The next chapter, maybe to balance out the heavier stuff, is a screamingly funny bit in which the ghost, whose dialogue is all overcooked ranting about "the forgotten bones", turns out to be utterly incompetent at scaring people, but quite effective at annoying them. The gang eventually befriend him, with the suggestion that Hodgkins can tell him some frightening tricks he knows (of a piece with the practical jokes he thinks up for the Autocrat).

At one of the riotous all-night parties that Jansson so loves to describe, held in the Autocrat's Garden of Surprises, they meet the Mymble herself (a jolly creature who the Joxter immediately takes a shine to) and her vast family of little Mymbles, the smallest of which is possibly Jansson's greatest breakout character, the uncontrollable and morbidly imaginative Little My. Her role in this book is relatively small but she's already causing trouble. Meanwhile, Hodgkins has been rebuilding the Oshun Oxtra into an even more fantastical flying submarine, and everyone goes for a phantasmagoric and dangerous ride.

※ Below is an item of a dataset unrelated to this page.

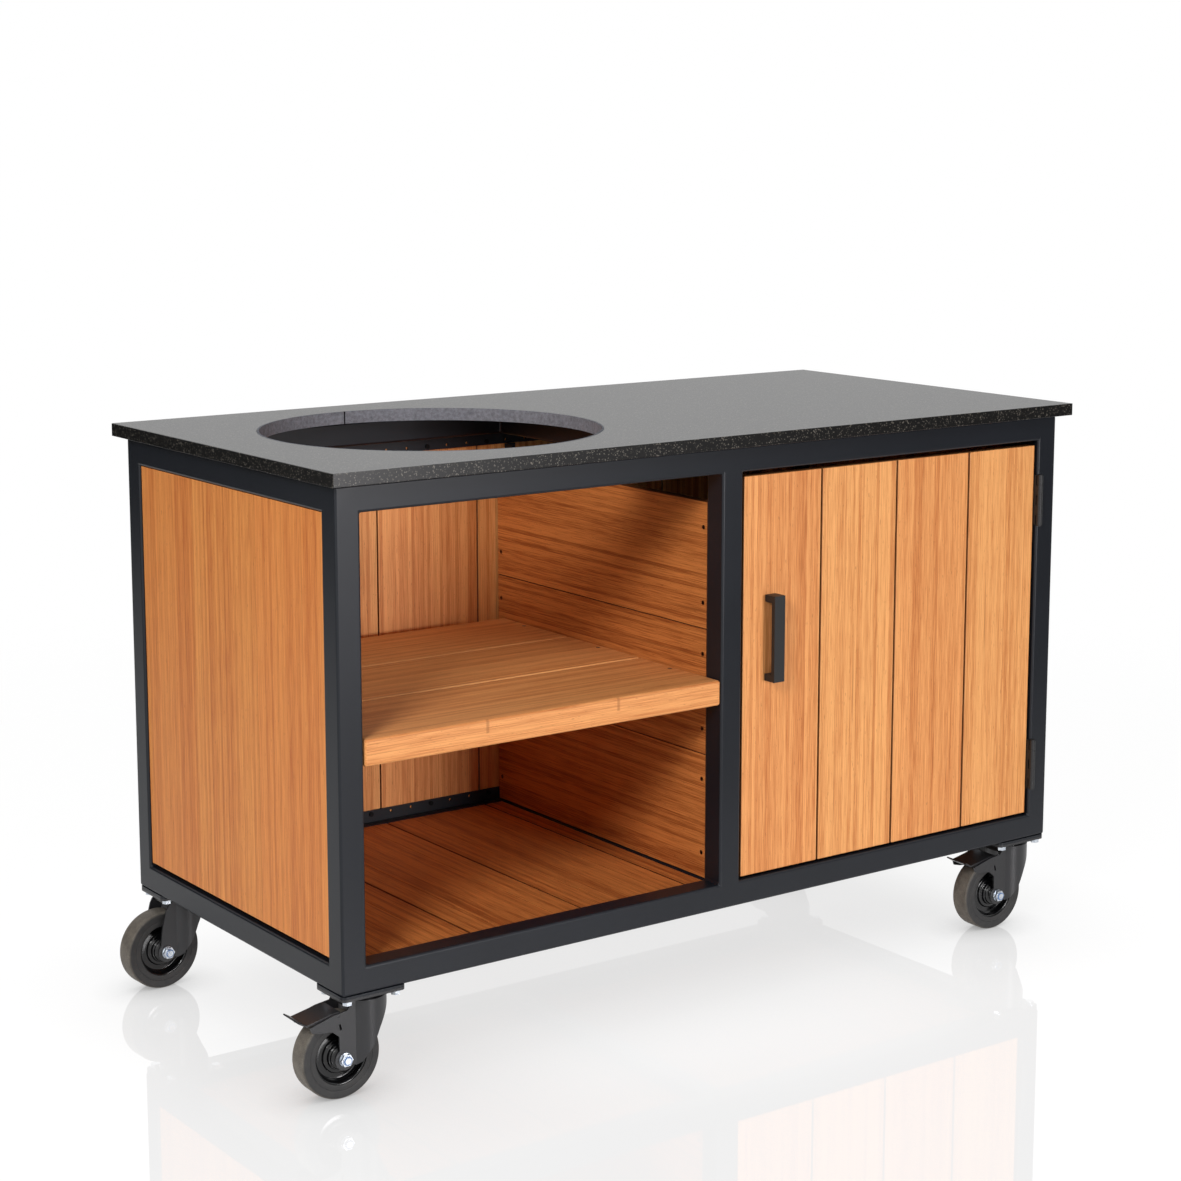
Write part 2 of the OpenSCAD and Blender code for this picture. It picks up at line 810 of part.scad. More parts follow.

The rest of the book describes the Muddler's wedding with Sniff's mother, a briefly-seen creature named as a "Fuzzy", and Moominpappa's first meeting with Moominmamma (literally delivered up by the waves, presumably shipwrecked with her handbag intact). Nobody in Moominpappa's audience quite believes that it all really happened like he described it, until some proof arrives...

This book is great fun to read aloud, because of the shifts in narrative voice and Moominpappa's comic personality. It's probably the funniest of the series. Occasionally it is actually profound.